For the next 25 years, Díck would work tirelessly to help his company expand from a domestic guard services company to one with wide-ranging global responsibilities and outreach. This latter effort started early on with a 1993 proposal with the Kuwaiti Ministry of Interior to train its personnel in a full range of protective and defensive skills.

During the following years, Dick would work with others to develop Apollo’s unique overseas offerings, changing the company’s name to Apollo International Security reflective of its new global profile. In particular, these offerings included the development, for the first time in the U.S. security industry, of an all-encompassing, international security package which, in effect, offered participating companies with opportunities to trade in their existing, expensive corporate security operations for cost-effective, home-grown Apollo surrogates.

In turn, these Apollo operatives offered their proven skills and local knowledge to their clients to handle anything from routine plant visits by corporate executives to far more complex and dangerous operations involving labor disputes, work place violence, or possible evacuation scenarios where their access to local political and law enforcement individuals often proved invaluable. The underlying premise of this package that ‘one size does not fit all,” proved popular with a wide range of companies, from Fortune 200 behemoths to smaller, ‘new to market’ investors/traders who were attracted to Dick’s ideas for a pro-rated payment schedule which could be adjusted upwards or downwards on a regular basis, depending of the type and level of security activity required.

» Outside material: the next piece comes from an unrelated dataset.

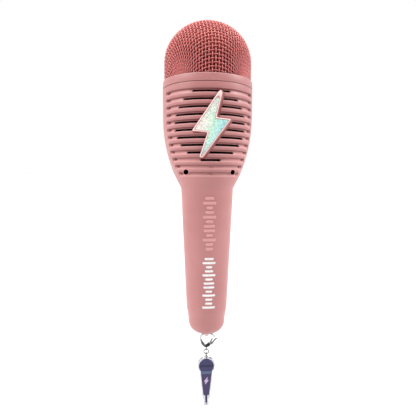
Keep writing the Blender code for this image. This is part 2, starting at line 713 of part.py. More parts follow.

Following the sale of Apollo in 2016, Dick gathered a few special friends from his past and a number of new faces from the Emerald Coast and beyond to start a new venture called SocoSIX Strategies, LLC, to build upon the success of his military and Apollo experience. As the sole owner and shareholder in the company, Dick looked upon SocoSIX as an opportunity for a new generation to jump-start their careers in the potentially lucrative but highly competitive world of global security.

Covid19, Dick’s failing health, and some genuine nastiness which was outside his control constituted severe challenges for a while. But he was comforted during his final weeks to see that his vision is being realized by a dedicated team of younger professionals who have dedicated themselves to ensuring that his legacy will live on.

Despite all of these many accomplishments as an athlete, an officer, a student or an entrepreneur, to all those who had the privilege to know and to work with him, Dick Ryer was very much a larger than life individual. Countless individuals in Fort Walton Beach and beyond can speak to the kindness and generosity which marked Dick’s approach to the world around him. Many can offer personal testimonials about Dick’s spontaneous gestures of support during particular low points in their lives. He was a man whose personality flowed from his actions more than his words, although he spoke with a powerful eloquence on the meaning of leadership, honor, and duty on those occasions where a few pearls of genuine wisdom were required.

Dick was born into a small nuclear family without siblings in a small town on Long Island, New York. His father, Vince, and mother, Helen, pre-deceased him, as have most of his relatives, although he was especially fond of his cousin, Tim Neville and his wife, Camella, who still live in New York.

In contrast, Linda’s extended family, and the people both in the U.S. and around the world who considered Dick as a part of their family, too, is vast and number in the scores, if not in the hundreds. It is not unusual to find parents naming their children “Richard” in honor of their friend. But churches and schools also bear his name in parts of Africa and Asia.

To say that he will be missed is a very sore understatement. To say that he will be remembered with great fondness and happy memories will hopefully, over time, remove some of the sting from his absence.